Nie ulega wątpliwości, że samochody elektryczne to przyszłość motoryzacji. Mimo iż są one coraz chętniej kupowane, duża rzesza klientów nadal nie jest do nich pozytywnie nastawiona. Wprowadzając na rynek nowe modele, producenci muszą z odpowiednim wyprzedzeniem przewidywać, czy mają one szansę pozyskać wystarczającą liczbę odbiorców. W przypadku ID.4 oraz ID.7 okazało się, że przewidywane wyniki sprzedażowe były zbyt optymistyczne. Najlepszym na to dowodem jest ostatnia decyzja zarządu Volkswagena. Więcej podobnych informacji znajdziesz na stronie Gazeta.pl
Jak przekazała redakcja Automotive News Europe, Volkswagen planuje ograniczyć produkcję swoich elektryków w fabryce w Emden (kraj związkowym Dolna Saksonia, północno-zachodnie Niemcy). Plany producenta zakładają ograniczenie mocy linii produkcyjnej w ciągu najbliższych dwóch tygodni. Ponadto przerwa wakacyjna w zakładzie, mająca początkowo trwać trzy tygodnie, zostanie wydłużona o kolejny tydzień. Najbardziej istotna jest jednak decyzja związana z obsadą pracowniczą zakładu. Zdaniem informatorów Automotive News Europe w sierpniu ma dojść do zwolnienia aż 300 pracowników. Aktualnie w fabryce zatrudnionych jest 1500 osób.
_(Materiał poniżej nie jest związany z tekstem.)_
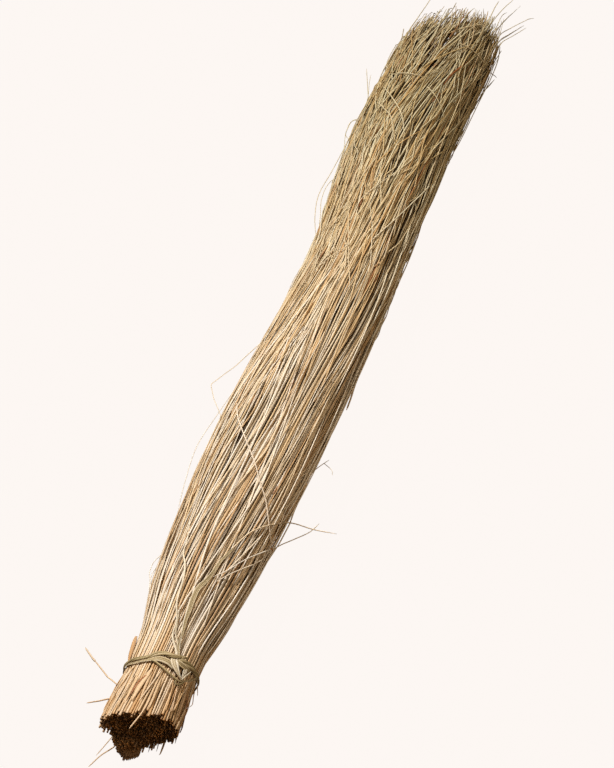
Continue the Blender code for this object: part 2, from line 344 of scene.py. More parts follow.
class Piece:
    """One mesh object, gathered from strands."""

    def __init__(self, name: str) -> None:
        """Starts an empty piece of this name."""
        self.name = name
        self.parts: list[Strands] = []

    def add(self, *strands: Strands) -> "Piece":
        """Takes in more strands."""
        self.parts.extend(strands)
        return self

    def made(self, finish: Finish, slot: Slot, replaced: tuple[str, ...] = ()) -> bpy.types.Object:
        """Builds the object: each strand is a closed skin, with its own strip of the UV map.

        Args:
            finish: the material.
            slot: the record's slot; not used.
            replaced: the CAD nodes that it takes the place of.

        Returns:
            The object, riding on the root.
        """
        total = sum(len(part.rings) for part in self.parts)
        rows = max(1, round(math.sqrt(total / 24)))
        columns = math.ceil(total / rows)
        points, corners, counts, maps = [], [], [], []
        marks: dict[str, list[Array]] = {"tone": [], "share": [], "depth": [], "cut": [], "grain": []}
        base = strip = 0
        for part in self.parts:
            n, k, m = part.rings.shape[:3]
            points.append(part.rings.reshape(-1, 3))
            for name in ("tone", "share", "depth", "cut"):
                marks[name].append(getattr(part, name).reshape(-1))
            index = base + np.arange(n * k * m).reshape(n, k, m)
            beside = np.roll(index, -1, axis=2)
            quads = np.stack([index[:, :-1], index[:, 1:], beside[:, 1:], beside[:, :-1]], axis=-1)
            caps = np.stack([index[:, 0], index[:, -1, ::-1]], axis=1)
            corners += [quads.reshape(-1), caps.reshape(-1)]
            counts += [np.full(quads.size // 4, 4), np.full(caps.size // m, m)]
            number = (strip + np.arange(n))[:, None, None]
            left, low = (number % columns) / columns, (number // columns) / rows
            across = left + (0.1 + 0.8 * np.arange(m + 1) / m) / columns
            upward = low + (0.02 + 0.96 * np.arange(k) / (k - 1)) / rows
            u = np.stack([across[..., :-1], across[..., :-1], across[..., 1:], across[..., 1:]], axis=-1)
            v = np.swapaxes(upward, 1, 2)
            v = np.stack([v[:, :-1], v[:, 1:], v[:, 1:], v[:, :-1]], axis=-1)
            maps.append(np.stack(np.broadcast_arrays(u, v), axis=-1).reshape(-1, 2))
            rims = np.stack([upward[..., :1], upward[..., -1:]], axis=1)[..., 0]
            maps.append(np.stack(np.broadcast_arrays(across[..., :-1], rims), axis=-1).reshape(-1, 2))
            steps = np.linalg.norm(np.diff(part.rings.mean(axis=2), axis=1), axis=-1)
            run = np.concatenate([np.zeros((n, 1)), steps.cumsum(axis=1)], axis=1)[..., None]
            turn = 2 * math.pi * np.arange(m) / m
            wide = 0.6 if m < 10 else 1.5
            grain = np.broadcast_arrays(wide * np.cos(turn) + 9.7 * number, wide * np.sin(turn), 12 * run)
            marks["grain"].append(np.stack(grain, axis=-1).reshape(-1, 3))
            base += n * k * m
            strip += n
        data = bpy.data.meshes.new(self.name)
        cloud, loops, sizes = np.concatenate(points), np.concatenate(corners), np.concatenate(counts)
        cloud[:, 2] = np.maximum(cloud[:, 2], 0.15 * MM)
        data.vertices.add(len(cloud))
        data.vertices.foreach_set("co", cloud.astype(np.float32).reshape(-1))
        data.loops.add(len(loops))
        data.loops.foreach_set("vertex_index", loops.astype(np.int32))
        data.polygons.add(len(sizes))
        data.polygons.foreach_set("loop_start", (np.cumsum(sizes) - sizes).astype(np.int32))
        uvs = np.concatenate(maps).astype(np.float32).reshape(-1)
        data.uv_layers.new(name="OFBake").data.foreach_set("uv", uvs)
        for name, values in marks.items():
            kind, key = ("FLOAT_VECTOR", "vector") if name == "grain" else ("FLOAT", "value")
            layer = data.attributes.new(name, kind, "POINT")
            layer.data.foreach_set(key, np.concatenate(values).astype(np.float32).reshape(-1))
        data.update(calc_edges=True)
        data.validate()
        data.shade_smooth()
        data.materials.append(finish)
        thing = bpy.data.objects.new(self.name, data)
        bpy.context.scene.collection.objects.link(thing)
        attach(thing, "root")
        if replaced:
            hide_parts(*replaced)
        log.info("%s: %d strands, %d triangles", self.name, total, int((sizes - 2).sum()))
        return thing


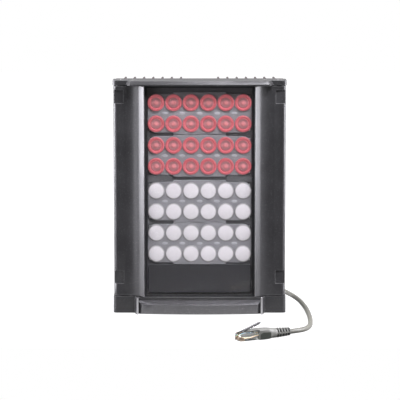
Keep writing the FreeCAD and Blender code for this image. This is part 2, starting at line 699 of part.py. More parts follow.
def make_module(k, mid):
    """One lamp module: tray, twelve lenses, board and twelve chips."""
    arc = lens_wide / 2
    top = tray_up
    half = [(tray_tab, -top - tab_out), (tray_tab + 1, -top), (tray_half - arc, -top, arc, 1),
            (tray_half, -top + arc), (tray_half, top - arc, arc, 1), (tray_half - arc, top),
            (tray_tab + 1, top), (tray_tab, top + tab_out)]
    spots = [((i - 2.5) * lens_pitch, row_pitch / 2 * side) for side in (1, -1) for i in range(6)]
    holes = [(x, z, cone_wide / 2 + 0.15) for x, z in spots]
    plate(f"lens_tray_{k}", tray_deep, tray_thick, [both_sides(half)] + holes, mid)
    body = new_body(f"lenses_{k}", face, mid, lens_pitch * -2.5)
    rim = tray_deep - rim_thick
    profile = [(0, rim), (lens_wide / 2, rim), (lens_wide / 2, tray_deep), (cone_wide / 2, tray_deep),
               (cone_small / 2, board_deep - 1.5), (0, board_deep - 1.5)]
    pair = [turn(body, f"lens_{k}_{side + 1}", "XY_Plane", profile, shift=(0, 0, row_pitch / 2 * side))
            for side in (1, -1)]
    pattern(body, pair, "X_Axis", lens_pitch, 6)
    outline = [box(1 - tray_half, 1.7 - tray_up, tray_half - 1, tray_up - 1.7)]
    outline += [(board_screw_x * sx, board_screw_z * sz, 1.6) for sx in (1, -1) for sz in (1, -1)]
    plate(f"lamp_board_{k}", board_deep, board_thick, outline, mid)
    out = chip_wide / 2
    chips = [box(x - out, z - out, x + out, z + out) for x, z in spots]
    plate(f"lamp_chips_{k}", board_deep - chip_thick, chip_thick, chips, mid)


def make_board_screws():
    """Sixteen small screws that hold the lamp boards."""
    body = new_body("board_screws", face)
    profile = [(0, board_deep - 1.4), (1.9, board_deep - 1.4), (2.5, board_deep - 0.8), (2.5, board_deep),
               (1.25, board_deep), (1.25, carrier_deep + 3.4), (0, carrier_deep + 3.4)]
    turned = []
    for mid in module_mids:
        for side in (1, -1):
            name = f"board_screw_{len(turned)}"
            turned.append(turn(body, name, "XY_Plane", profile,
                               shift=(board_screw_x, 0, mid + board_screw_z * side)))
    mirror(body, turned)


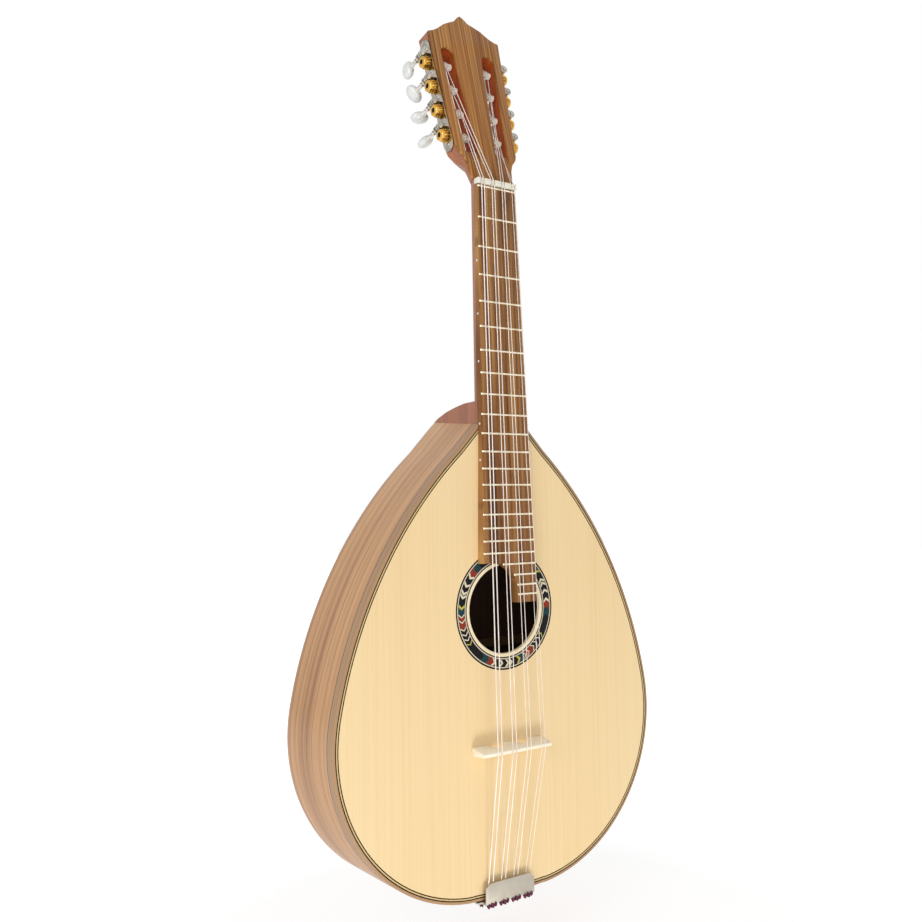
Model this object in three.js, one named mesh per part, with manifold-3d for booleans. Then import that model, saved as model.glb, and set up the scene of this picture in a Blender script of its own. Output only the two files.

Wszystkiemu winna jest niska popularność modeli ID.4 oraz czekającego na rynkowy debiut ID.7, które produkowane są w wymienionym wcześniej zakładzie. Jak pokazują statystyki, zapotrzebowanie na te auta jest o prawie 30 proc. mniejsze, niż uprzednio zakładano. Volkswagen ma jednak nadzieję, że trend ulegnie jeszcze zmianie. Pod koniec roku do sprzedaży trafi zaprezentowany niedawno ID. 7, co może nieco poprawić wyniki sprzedażowe marki.
Co ciekawe, obok elektrycznych ID.4 oraz ID.7 w fabryce Emden produkowany jest Volkswagen Passat, który nadal cieszy się niezmienną popularnością. Produkcja nadal idzie pełną parą i nic nie wskazuje, że w tej kwestii miałoby się coś zmienić.